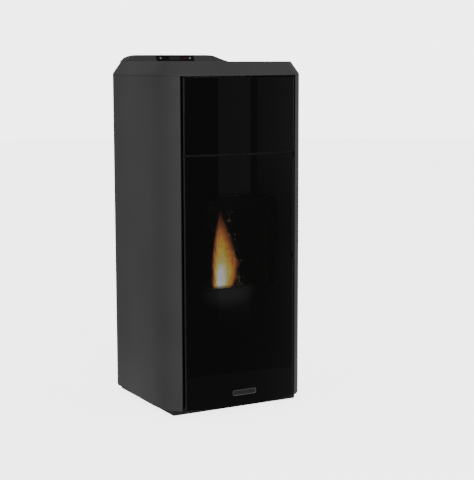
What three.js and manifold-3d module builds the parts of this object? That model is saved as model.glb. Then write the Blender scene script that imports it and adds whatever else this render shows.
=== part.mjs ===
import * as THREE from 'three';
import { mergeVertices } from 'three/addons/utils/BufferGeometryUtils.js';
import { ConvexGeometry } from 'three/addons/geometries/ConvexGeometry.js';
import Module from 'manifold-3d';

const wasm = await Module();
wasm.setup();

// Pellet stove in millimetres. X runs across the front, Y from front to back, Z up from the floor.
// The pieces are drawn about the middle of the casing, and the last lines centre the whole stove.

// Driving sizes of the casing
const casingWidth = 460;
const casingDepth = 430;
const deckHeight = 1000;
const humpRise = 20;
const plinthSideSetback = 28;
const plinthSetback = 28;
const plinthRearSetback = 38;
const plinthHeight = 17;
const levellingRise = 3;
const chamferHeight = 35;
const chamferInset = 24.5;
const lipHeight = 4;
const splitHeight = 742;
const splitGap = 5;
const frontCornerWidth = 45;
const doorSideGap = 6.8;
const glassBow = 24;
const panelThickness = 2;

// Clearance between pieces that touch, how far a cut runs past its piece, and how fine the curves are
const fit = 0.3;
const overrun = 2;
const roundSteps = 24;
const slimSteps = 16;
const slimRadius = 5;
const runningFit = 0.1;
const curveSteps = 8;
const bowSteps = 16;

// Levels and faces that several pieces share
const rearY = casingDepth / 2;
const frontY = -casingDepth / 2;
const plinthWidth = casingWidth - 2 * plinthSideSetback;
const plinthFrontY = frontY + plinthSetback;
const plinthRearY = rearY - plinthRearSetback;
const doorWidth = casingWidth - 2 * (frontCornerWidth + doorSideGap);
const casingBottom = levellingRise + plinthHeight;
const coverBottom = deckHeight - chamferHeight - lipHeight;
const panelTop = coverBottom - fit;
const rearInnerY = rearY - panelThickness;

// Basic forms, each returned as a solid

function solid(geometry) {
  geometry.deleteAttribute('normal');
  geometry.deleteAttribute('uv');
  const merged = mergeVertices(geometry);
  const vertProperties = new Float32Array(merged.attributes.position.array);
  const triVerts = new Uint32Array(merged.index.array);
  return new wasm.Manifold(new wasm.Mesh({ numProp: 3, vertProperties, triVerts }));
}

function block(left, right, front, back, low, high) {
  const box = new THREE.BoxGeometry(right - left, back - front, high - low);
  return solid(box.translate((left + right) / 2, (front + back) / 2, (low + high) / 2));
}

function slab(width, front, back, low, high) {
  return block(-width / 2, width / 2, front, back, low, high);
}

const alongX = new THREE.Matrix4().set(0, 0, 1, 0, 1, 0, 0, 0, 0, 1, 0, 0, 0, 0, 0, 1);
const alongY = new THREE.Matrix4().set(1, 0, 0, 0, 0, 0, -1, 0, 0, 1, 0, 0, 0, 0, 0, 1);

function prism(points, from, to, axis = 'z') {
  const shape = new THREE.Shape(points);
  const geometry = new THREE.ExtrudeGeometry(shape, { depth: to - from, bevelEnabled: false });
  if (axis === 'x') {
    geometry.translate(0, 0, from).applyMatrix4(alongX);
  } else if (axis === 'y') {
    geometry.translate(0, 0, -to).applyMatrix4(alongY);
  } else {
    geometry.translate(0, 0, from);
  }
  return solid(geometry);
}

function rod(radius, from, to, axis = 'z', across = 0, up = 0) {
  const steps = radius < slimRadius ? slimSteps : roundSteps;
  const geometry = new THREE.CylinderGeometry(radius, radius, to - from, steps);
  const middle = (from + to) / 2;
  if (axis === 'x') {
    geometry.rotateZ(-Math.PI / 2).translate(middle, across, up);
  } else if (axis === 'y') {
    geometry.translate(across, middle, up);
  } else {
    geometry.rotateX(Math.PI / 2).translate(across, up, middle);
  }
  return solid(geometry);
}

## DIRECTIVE
Return every line exactly.

## WRITTEN SOLUTION
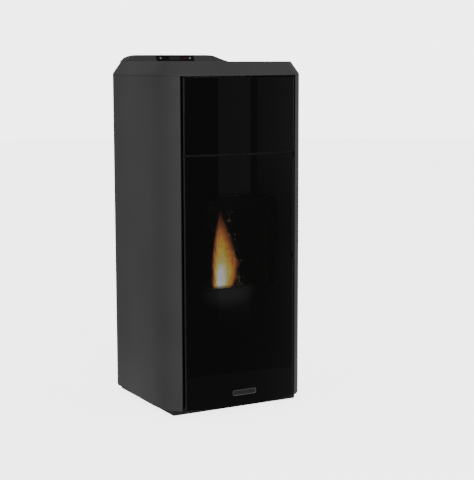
What three.js and manifold-3d module builds the parts of this object? That model is saved as model.glb. Then write the Blender scene script that imports it and adds whatever else this render shows.
=== part.mjs ===
import * as THREE from 'three';
import { mergeVertices } from 'three/addons/utils/BufferGeometryUtils.js';
import { ConvexGeometry } from 'three/addons/geometries/ConvexGeometry.js';
import Module from 'manifold-3d';

const wasm = await Module();
wasm.setup();

// Pellet stove in millimetres. X runs across the front, Y from front to back, Z up from the floor.
// The pieces are drawn about the middle of the casing, and the last lines centre the whole stove.

// Driving sizes of the casing
const casingWidth = 460;
const casingDepth = 430;
const deckHeight = 1000;
const humpRise = 20;
const plinthSideSetback = 28;
const plinthSetback = 28;
const plinthRearSetback = 38;
const plinthHeight = 17;
const levellingRise = 3;
const chamferHeight = 35;
const chamferInset = 24.5;
const lipHeight = 4;
const splitHeight = 742;
const splitGap = 5;
const frontCornerWidth = 45;
const doorSideGap = 6.8;
const glassBow = 24;
const panelThickness = 2;

// Clearance between pieces that touch, how far a cut runs past its piece, and how fine the curves are
const fit = 0.3;
const overrun = 2;
const roundSteps = 24;
const slimSteps = 16;
const slimRadius = 5;
const runningFit = 0.1;
const curveSteps = 8;
const bowSteps = 16;

// Levels and faces that several pieces share
const rearY = casingDepth / 2;
const frontY = -casingDepth / 2;
const plinthWidth = casingWidth - 2 * plinthSideSetback;
const plinthFrontY = frontY + plinthSetback;
const plinthRearY = rearY - plinthRearSetback;
const doorWidth = casingWidth - 2 * (frontCornerWidth + doorSideGap);
const casingBottom = levellingRise + plinthHeight;
const coverBottom = deckHeight - chamferHeight - lipHeight;
const panelTop = coverBottom - fit;
const rearInnerY = rearY - panelThickness;

// Basic forms, each returned as a solid

function solid(geometry) {
  geometry.deleteAttribute('normal');
  geometry.deleteAttribute('uv');
  const merged = mergeVertices(geometry);
  const vertProperties = new Float32Array(merged.attributes.position.array);
  const triVerts = new Uint32Array(merged.index.array);
  return new wasm.Manifold(new wasm.Mesh({ numProp: 3, vertProperties, triVerts }));
}

function block(left, right, front, back, low, high) {
  const box = new THREE.BoxGeometry(right - left, back - front, high - low);
  return solid(box.translate((left + right) / 2, (front + back) / 2, (low + high) / 2));
}

function slab(width, front, back, low, high) {
  return block(-width / 2, width / 2, front, back, low, high);
}

const alongX = new THREE.Matrix4().set(0, 0, 1, 0, 1, 0, 0, 0, 0, 1, 0, 0, 0, 0, 0, 1);
const alongY = new THREE.Matrix4().set(1, 0, 0, 0, 0, 0, -1, 0, 0, 1, 0, 0, 0, 0, 0, 1);

function prism(points, from, to, axis = 'z') {
  const shape = new THREE.Shape(points);
  const geometry = new THREE.ExtrudeGeometry(shape, { depth: to - from, bevelEnabled: false });
  if (axis === 'x') {
    geometry.translate(0, 0, from).applyMatrix4(alongX);
  } else if (axis === 'y') {
    geometry.translate(0, 0, -to).applyMatrix4(alongY);
  } else {
    geometry.translate(0, 0, from);
  }
  return solid(geometry);
}

function rod(radius, from, to, axis = 'z', across = 0, up = 0) {
  const steps = radius < slimRadius ? slimSteps : roundSteps;
  const geometry = new THREE.CylinderGeometry(radius, radius, to - from, steps);
  const middle = (from + to) / 2;
  if (axis === 'x') {
    geometry.rotateZ(-Math.PI / 2).translate(middle, across, up);
  } else if (axis === 'y') {
    geometry.translate(across, middle, up);
  } else {
    geometry.rotateX(Math.PI / 2).translate(across, up, middle);
  }
  return solid(geometry);
}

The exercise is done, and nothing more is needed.